## [What to produce]
Repeat the entire listing exactly.

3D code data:

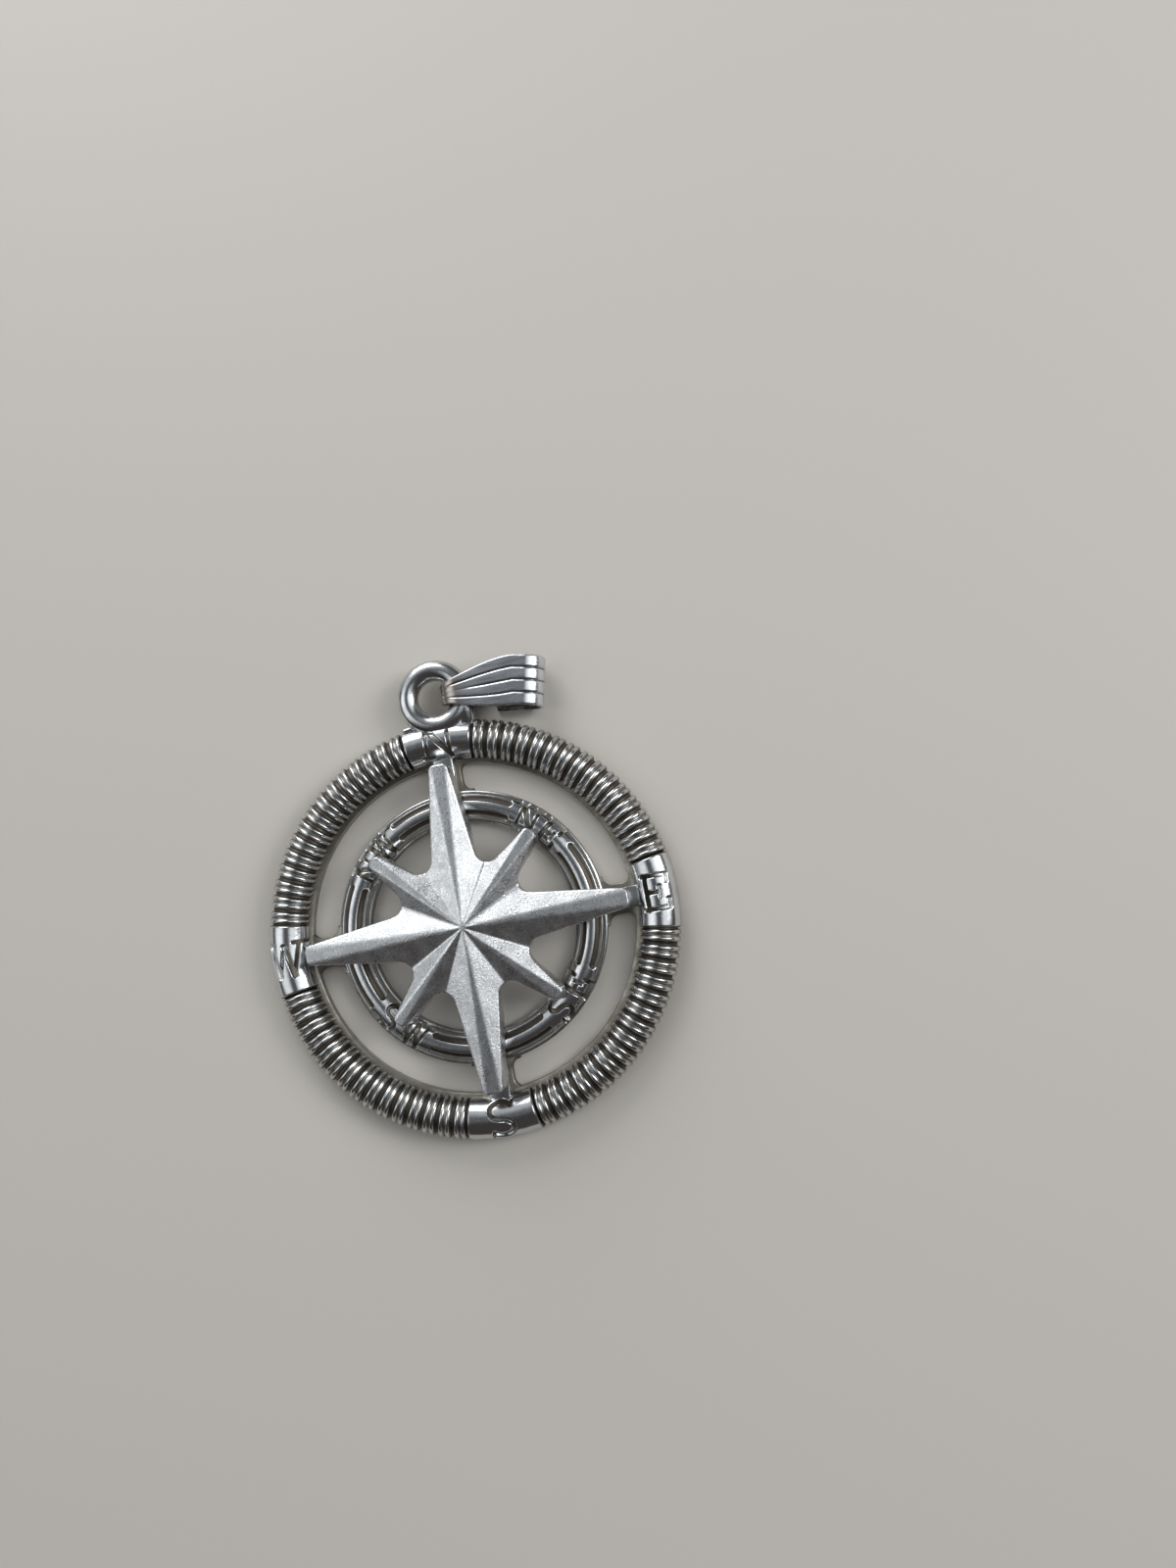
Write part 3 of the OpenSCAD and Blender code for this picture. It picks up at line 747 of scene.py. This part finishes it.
# %% [markdown]
# ## The bail
#
# The bail is one stamped strip. It is narrow where it hooks through the loop, widens
# along the front, rolls over at the far end and comes back as a short leaf behind. Three
# pressed grooves part it into four crowned bands. The strip is a path seen from the
# side, and every point of the path carries the same cross-section at its own width.

# %% The strip's path, seen from the side
STRIP_T = 0.3
FOOT_GAP = 0.34
FOOT_R = WIRE_R + FOOT_GAP + STRIP_T
FOOT_START = 262
CURL_R = FOOT_R + 0.01
BAIL_REACH = 6.4
CURL_X = BAIL_REACH - CURL_R
CURL_Z = CURL_R - LOOP_Z
LEAF_END_X = BAIL_REACH - 4.0


def facing(degrees):
    """A direction seen from the side, as its shares along x and z."""
    return math.cos(math.radians(degrees)), math.sin(math.radians(degrees))


def strip_path():
    """Outer face of the strip as rows of x, z and the outward direction."""
    rise = math.degrees(math.atan2(CURL_Z, CURL_X))
    lift = math.degrees(math.acos((FOOT_R - CURL_R) / math.hypot(CURL_X, CURL_Z)))
    rows = []
    for a in np.linspace(FOOT_START, rise + lift, 40):
        c, s = facing(a)
        rows.append((FOOT_R * c, FOOT_R * s, c, s))
    c, s = facing(rise + lift)
    start = np.array([FOOT_R * c, FOOT_R * s])
    end = np.array([CURL_X + CURL_R * c, CURL_Z + CURL_R * s])
    for share in np.linspace(0, 1, 26)[1:-1]:
        rows.append((*(start + (end - start) * share), c, s))
    for a in np.linspace(rise + lift, rise - lift, 64):
        c, s = facing(a)
        rows.append((CURL_X + CURL_R * c, CURL_Z + CURL_R * s, c, s))
    last_x, last_z = rows[-1][:2]
    for share in np.linspace(0, 1, 14)[1:]:
        x = last_x + (LEAF_END_X - last_x) * share
        rows.append((x, last_z + (last_x - x) * c / s, c, s))
    return np.array(rows)


path = strip_path()
steps = np.linalg.norm(np.diff(path[:, :2], axis=0), axis=1)
print("the strip is", round(float(steps.sum()), 2), "mm long")

# %% The strip's width, and its end bent askew
FOOT_X = LOOP_MID_R - 0.2
FOOT_W = 1.3
WIDE_W = 3.64
TAPER_L = 5.6
END_TURN = math.radians(12)
TURN_SOFT = 0.5


def half_width(x):
    share = np.clip((x + FOOT_R) / TAPER_L, 0, 1) ** 1.2
    return FOOT_W / 2 + (WIDE_W - FOOT_W) / 2 * np.sin(math.pi / 2 * share)


def bent_askew(x, y):
    """Turns everything past the end of the taper towards the south, softly."""
    turn_x = TAPER_L - FOOT_R
    turn = END_TURN * smooth_step(x, turn_x - TURN_SOFT, turn_x + TURN_SOFT)
    ahead = np.maximum(x - turn_x, 0)
    askew_x = x - ahead * (1 - np.cos(turn)) + y * np.sin(turn)
    return askew_x, y * np.cos(turn) - ahead * np.sin(turn)


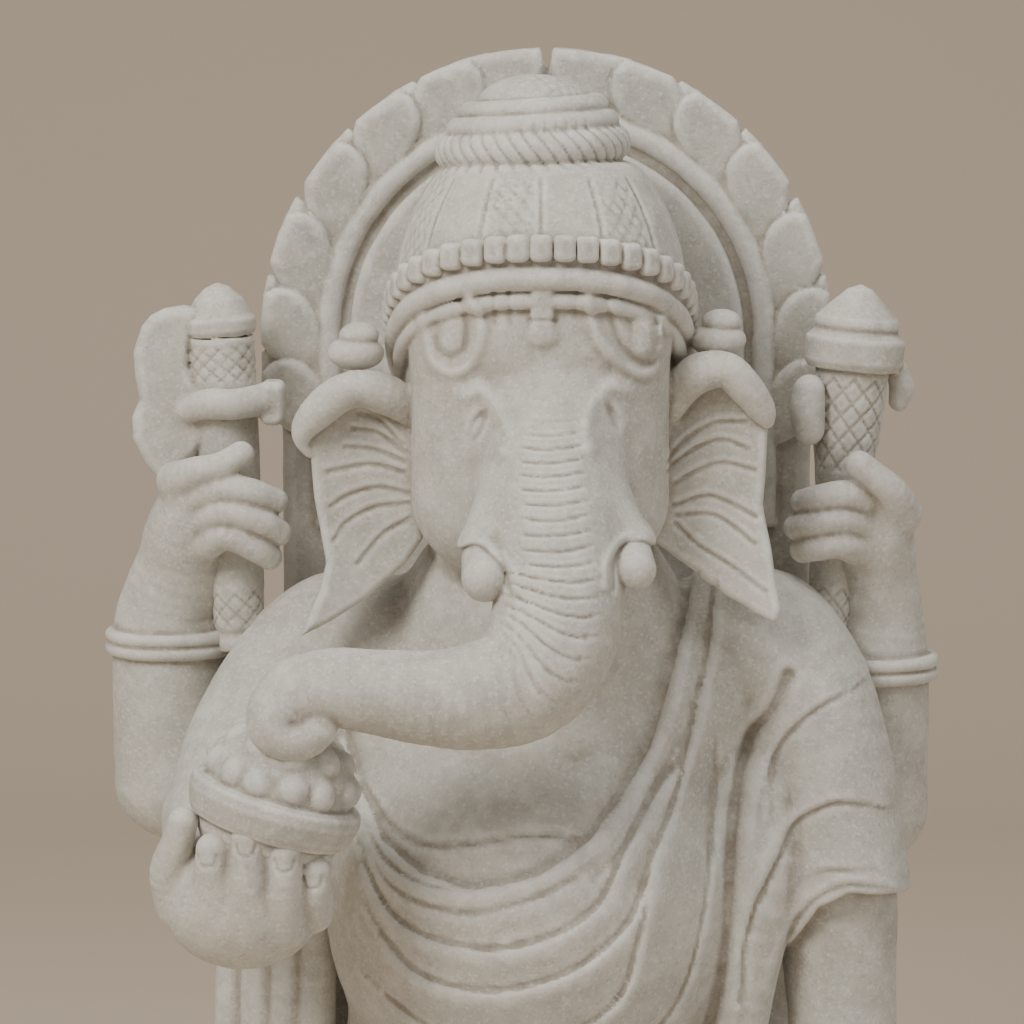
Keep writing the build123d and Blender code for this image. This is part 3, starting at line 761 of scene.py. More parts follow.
for name, x, z, r in (("rear_right_bangle", -235.5, 543, 37), ("rear_left_bangle", 208, 527, 37.5)):
    bangle = figure.piece(name, 1, 1.2)
    bangle.add(roll((x, 39, z - 4), (r, r), 4.3)).add(roll((x, 39, z + 4.2), (r, r), 4.3))

# Wrinkles round the front of the trunk
spine = smooth_path(trunk_path, 6).astype(F)
spans = np.linalg.norm(np.diff(spine[:, :3], axis=0), axis=1)
spine_length = np.concatenate([[0], np.cumsum(spans)]).astype(F)


def trunk_wrinkles(p):
    """Cuts across the front of the trunk, which bend with it and fade out near its ends."""
    best = np.full(len(p), 1e9, F)
    run, lateral, radius = (np.zeros(len(p), F) for _ in range(3))
    for i, (a, b) in enumerate(zip(spine, spine[1:])):
        along = b[:3] - a[:3]
        length = np.linalg.norm(along)
        t = np.clip((p - a[:3]) @ (along / length ** 2), 0, 1)
        off = p - a[:3] - t[:, None] * along
        d = size_of(off)
        near = d < best
        flat = np.array([along[2], 0, -along[0]], F) / math.hypot(along[0], along[2])
        best = np.where(near, d, best)
        run = np.where(near, spine_length[i] + t * length, run)
        lateral = np.where(near, off @ flat, lateral)
        radius = np.where(near, a[3] + (b[3] - a[3]) * t, radius)
    side = lateral / radius
    wave = np.abs(np.sin(math.pi * (run + 17 * side * side) / 9.0))
    cut = np.exp(-(wave / 0.30) ** 2)
    ends = np.clip((run - 56) / 20, 0, 1) * np.clip((238 - run) / 60, 0, 1)
    reach = np.where(run > 150, np.clip((0.86 - np.abs(side - 0.15)) / 0.4, 0, 1),
                     np.clip((0.58 - np.abs(side)) / 0.20, 0, 1))
    on_trunk = np.clip((radius + 8 - best) / 4, 0, 1)
    return (-1.45 * cut + 0.5 * (1 - cut)) * ends * reach * on_trunk


figure.press((trunk_wrinkles, np.array([-90, -245, 505], F), np.array([60, -120, 705], F)))

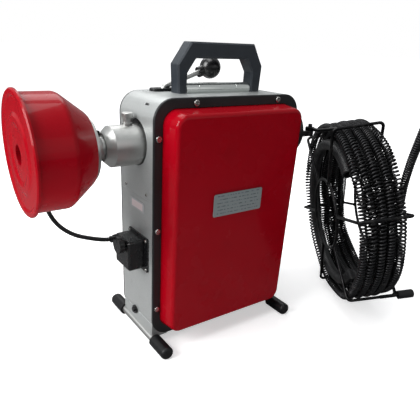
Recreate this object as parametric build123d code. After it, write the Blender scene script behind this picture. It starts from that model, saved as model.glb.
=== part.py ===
from build123d import *
import math
import os

# Sectional drain snake machine with a front cable drum and a cable carrier.
# Millimetres. +Z is up and z = 0 is the floor. The spindle runs along X with the cable
# mouth at -X. The machine stands upright and its two side covers face -Y and +Y. The
# shapes are drawn with x = 0, y = 0 in the middle of the housing; save() moves them so
# that the origin of every file is the middle of the whole footprint.

# ---- driving dimensions ----------------------------------------------------------------
BODY_W = 304.0          # housing length along X
BODY_H = 430.0          # housing height
BODY_Z = 20.0           # underside of the housing above the floor
BODY_R = 35.0           # outer corner radius of the housing
FRAME_HALF = 57.0       # half depth of the cast frame ring
FRAME_WALL = 6.0
BEZEL_T = 4.5           # black bezel, each side
BEZEL_BAND = 15.6       # width of the bezel around the cover
COVER_DEPTH = 38.0
COVER_T = 2.0
COVER_DRAFT = 7.5       # degrees
COVER_R = 25.0
COVER_FACE_R = 7.0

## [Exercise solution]
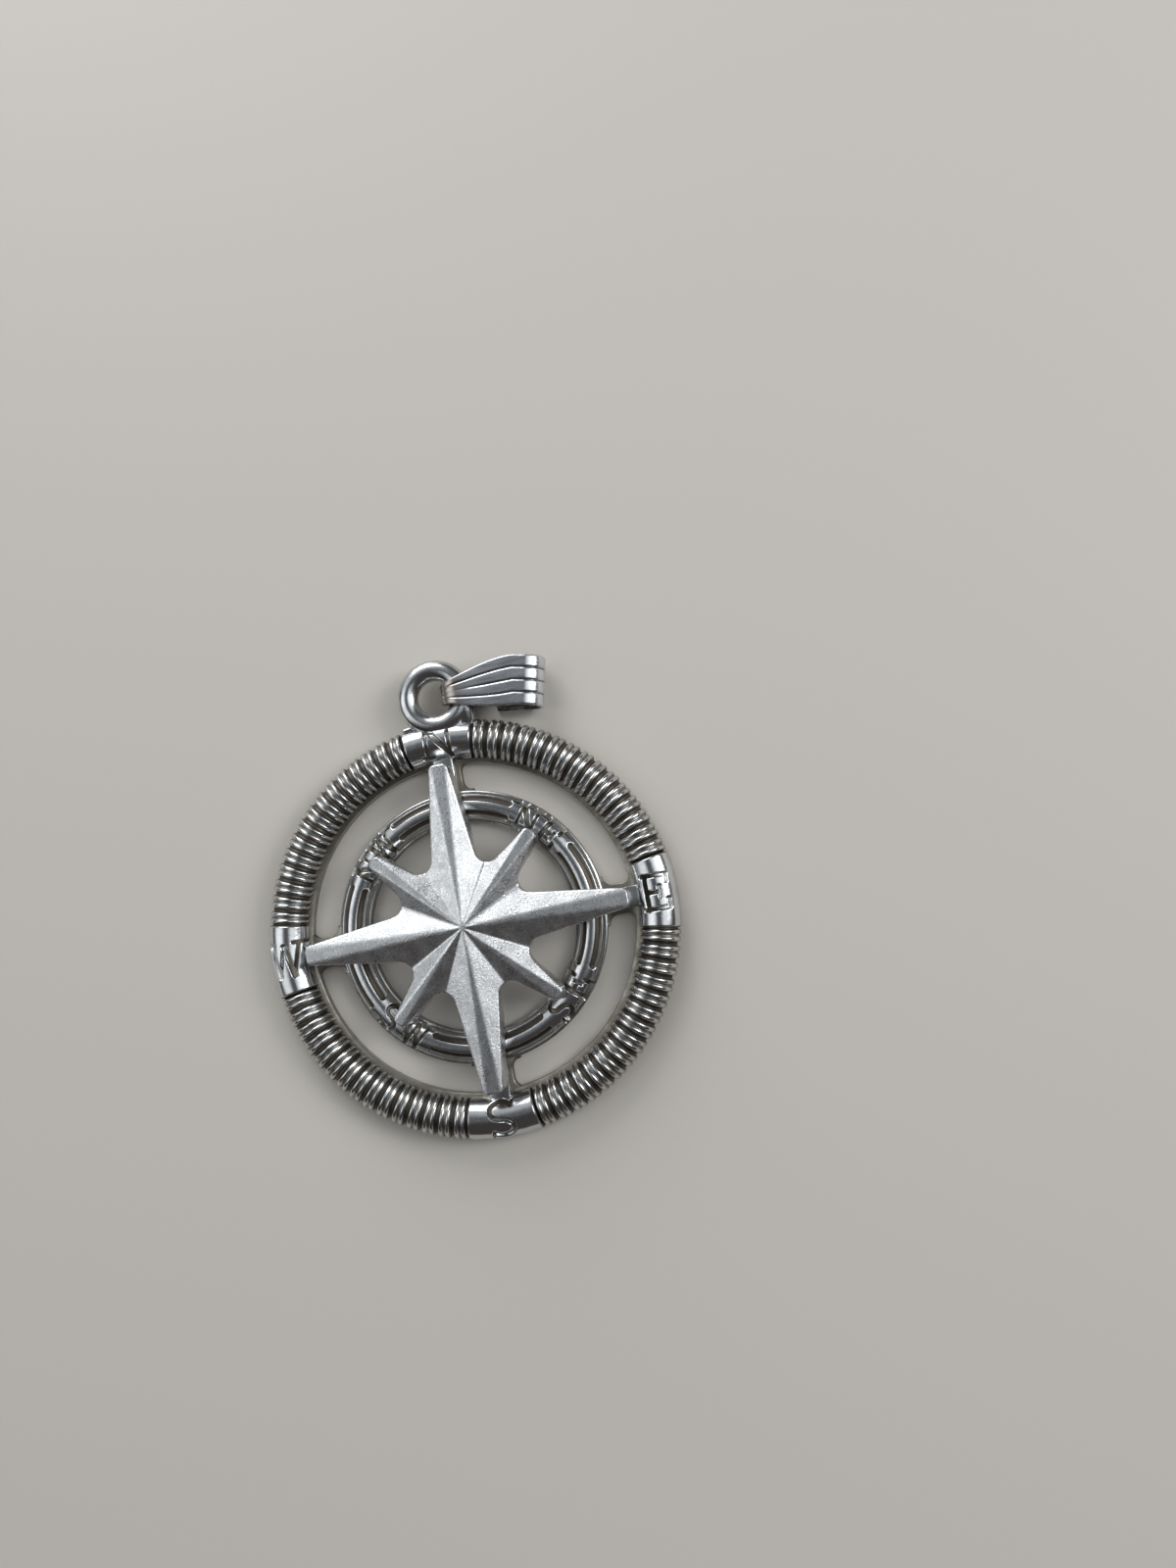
Write part 3 of the OpenSCAD and Blender code for this picture. It picks up at line 747 of scene.py. This part finishes it.
# %% [markdown]
# ## The bail
#
# The bail is one stamped strip. It is narrow where it hooks through the loop, widens
# along the front, rolls over at the far end and comes back as a short leaf behind. Three
# pressed grooves part it into four crowned bands. The strip is a path seen from the
# side, and every point of the path carries the same cross-section at its own width.

# %% The strip's path, seen from the side
STRIP_T = 0.3
FOOT_GAP = 0.34
FOOT_R = WIRE_R + FOOT_GAP + STRIP_T
FOOT_START = 262
CURL_R = FOOT_R + 0.01
BAIL_REACH = 6.4
CURL_X = BAIL_REACH - CURL_R
CURL_Z = CURL_R - LOOP_Z
LEAF_END_X = BAIL_REACH - 4.0


def facing(degrees):
    """A direction seen from the side, as its shares along x and z."""
    return math.cos(math.radians(degrees)), math.sin(math.radians(degrees))


def strip_path():
    """Outer face of the strip as rows of x, z and the outward direction."""
    rise = math.degrees(math.atan2(CURL_Z, CURL_X))
    lift = math.degrees(math.acos((FOOT_R - CURL_R) / math.hypot(CURL_X, CURL_Z)))
    rows = []
    for a in np.linspace(FOOT_START, rise + lift, 40):
        c, s = facing(a)
        rows.append((FOOT_R * c, FOOT_R * s, c, s))
    c, s = facing(rise + lift)
    start = np.array([FOOT_R * c, FOOT_R * s])
    end = np.array([CURL_X + CURL_R * c, CURL_Z + CURL_R * s])
    for share in np.linspace(0, 1, 26)[1:-1]:
        rows.append((*(start + (end - start) * share), c, s))
    for a in np.linspace(rise + lift, rise - lift, 64):
        c, s = facing(a)
        rows.append((CURL_X + CURL_R * c, CURL_Z + CURL_R * s, c, s))
    last_x, last_z = rows[-1][:2]
    for share in np.linspace(0, 1, 14)[1:]:
        x = last_x + (LEAF_END_X - last_x) * share
        rows.append((x, last_z + (last_x - x) * c / s, c, s))
    return np.array(rows)


path = strip_path()
steps = np.linalg.norm(np.diff(path[:, :2], axis=0), axis=1)
print("the strip is", round(float(steps.sum()), 2), "mm long")

# %% The strip's width, and its end bent askew
FOOT_X = LOOP_MID_R - 0.2
FOOT_W = 1.3
WIDE_W = 3.64
TAPER_L = 5.6
END_TURN = math.radians(12)
TURN_SOFT = 0.5


def half_width(x):
    share = np.clip((x + FOOT_R) / TAPER_L, 0, 1) ** 1.2
    return FOOT_W / 2 + (WIDE_W - FOOT_W) / 2 * np.sin(math.pi / 2 * share)


def bent_askew(x, y):
    """Turns everything past the end of the taper towards the south, softly."""
    turn_x = TAPER_L - FOOT_R
    turn = END_TURN * smooth_step(x, turn_x - TURN_SOFT, turn_x + TURN_SOFT)
    ahead = np.maximum(x - turn_x, 0)
    askew_x = x - ahead * (1 - np.cos(turn)) + y * np.sin(turn)
    return askew_x, y * np.cos(turn) - ahead * np.sin(turn)


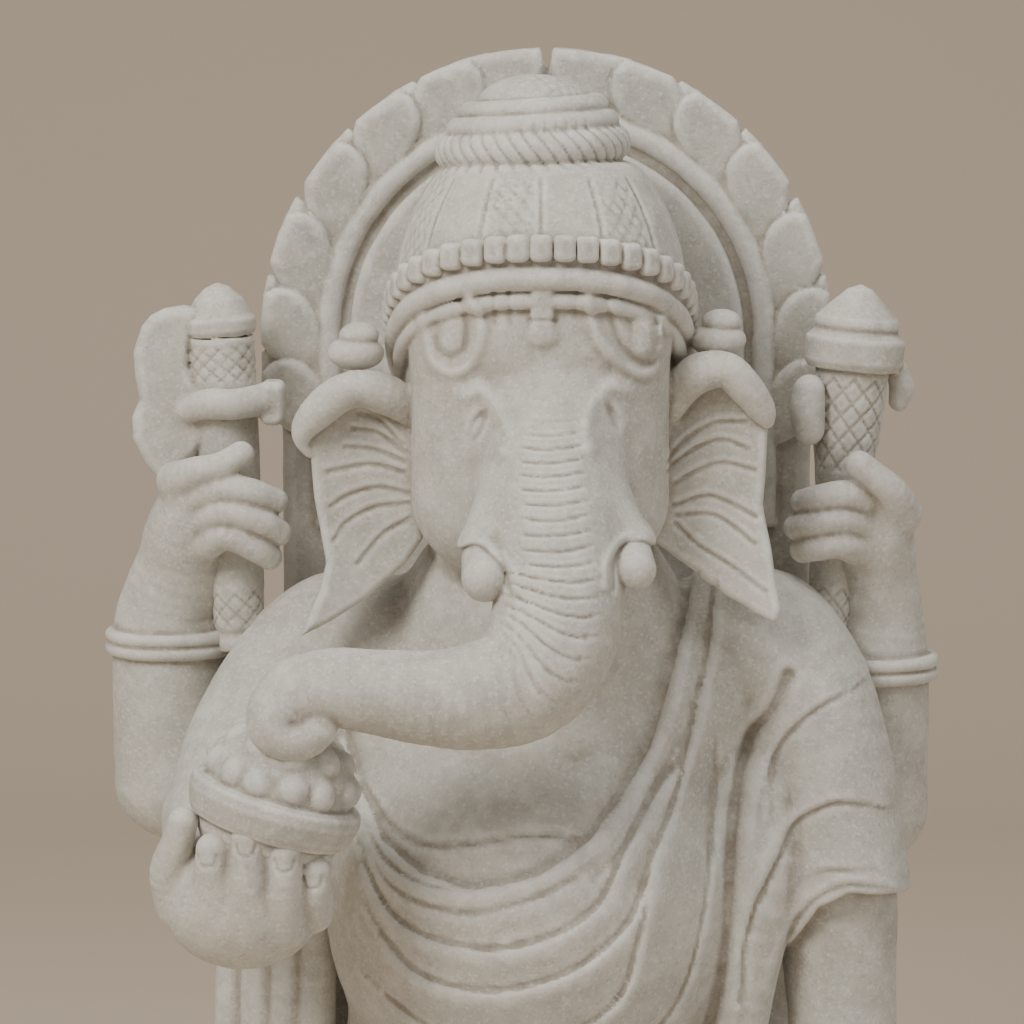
Keep writing the build123d and Blender code for this image. This is part 3, starting at line 761 of scene.py. More parts follow.
for name, x, z, r in (("rear_right_bangle", -235.5, 543, 37), ("rear_left_bangle", 208, 527, 37.5)):
    bangle = figure.piece(name, 1, 1.2)
    bangle.add(roll((x, 39, z - 4), (r, r), 4.3)).add(roll((x, 39, z + 4.2), (r, r), 4.3))

# Wrinkles round the front of the trunk
spine = smooth_path(trunk_path, 6).astype(F)
spans = np.linalg.norm(np.diff(spine[:, :3], axis=0), axis=1)
spine_length = np.concatenate([[0], np.cumsum(spans)]).astype(F)


def trunk_wrinkles(p):
    """Cuts across the front of the trunk, which bend with it and fade out near its ends."""
    best = np.full(len(p), 1e9, F)
    run, lateral, radius = (np.zeros(len(p), F) for _ in range(3))
    for i, (a, b) in enumerate(zip(spine, spine[1:])):
        along = b[:3] - a[:3]
        length = np.linalg.norm(along)
        t = np.clip((p - a[:3]) @ (along / length ** 2), 0, 1)
        off = p - a[:3] - t[:, None] * along
        d = size_of(off)
        near = d < best
        flat = np.array([along[2], 0, -along[0]], F) / math.hypot(along[0], along[2])
        best = np.where(near, d, best)
        run = np.where(near, spine_length[i] + t * length, run)
        lateral = np.where(near, off @ flat, lateral)
        radius = np.where(near, a[3] + (b[3] - a[3]) * t, radius)
    side = lateral / radius
    wave = np.abs(np.sin(math.pi * (run + 17 * side * side) / 9.0))
    cut = np.exp(-(wave / 0.30) ** 2)
    ends = np.clip((run - 56) / 20, 0, 1) * np.clip((238 - run) / 60, 0, 1)
    reach = np.where(run > 150, np.clip((0.86 - np.abs(side - 0.15)) / 0.4, 0, 1),
                     np.clip((0.58 - np.abs(side)) / 0.20, 0, 1))
    on_trunk = np.clip((radius + 8 - best) / 4, 0, 1)
    return (-1.45 * cut + 0.5 * (1 - cut)) * ends * reach * on_trunk


figure.press((trunk_wrinkles, np.array([-90, -245, 505], F), np.array([60, -120, 705], F)))

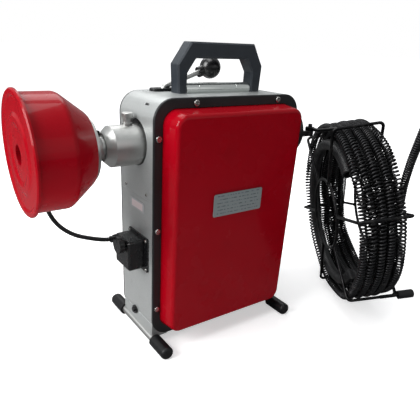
Recreate this object as parametric build123d code. After it, write the Blender scene script behind this picture. It starts from that model, saved as model.glb.
=== part.py ===
from build123d import *
import math
import os

# Sectional drain snake machine with a front cable drum and a cable carrier.
# Millimetres. +Z is up and z = 0 is the floor. The spindle runs along X with the cable
# mouth at -X. The machine stands upright and its two side covers face -Y and +Y. The
# shapes are drawn with x = 0, y = 0 in the middle of the housing; save() moves them so
# that the origin of every file is the middle of the whole footprint.

# ---- driving dimensions ----------------------------------------------------------------
BODY_W = 304.0          # housing length along X
BODY_H = 430.0          # housing height
BODY_Z = 20.0           # underside of the housing above the floor
BODY_R = 35.0           # outer corner radius of the housing
FRAME_HALF = 57.0       # half depth of the cast frame ring
FRAME_WALL = 6.0
BEZEL_T = 4.5           # black bezel, each side
BEZEL_BAND = 15.6       # width of the bezel around the cover
COVER_DEPTH = 38.0
COVER_T = 2.0
COVER_DRAFT = 7.5       # degrees
COVER_R = 25.0
COVER_FACE_R = 7.0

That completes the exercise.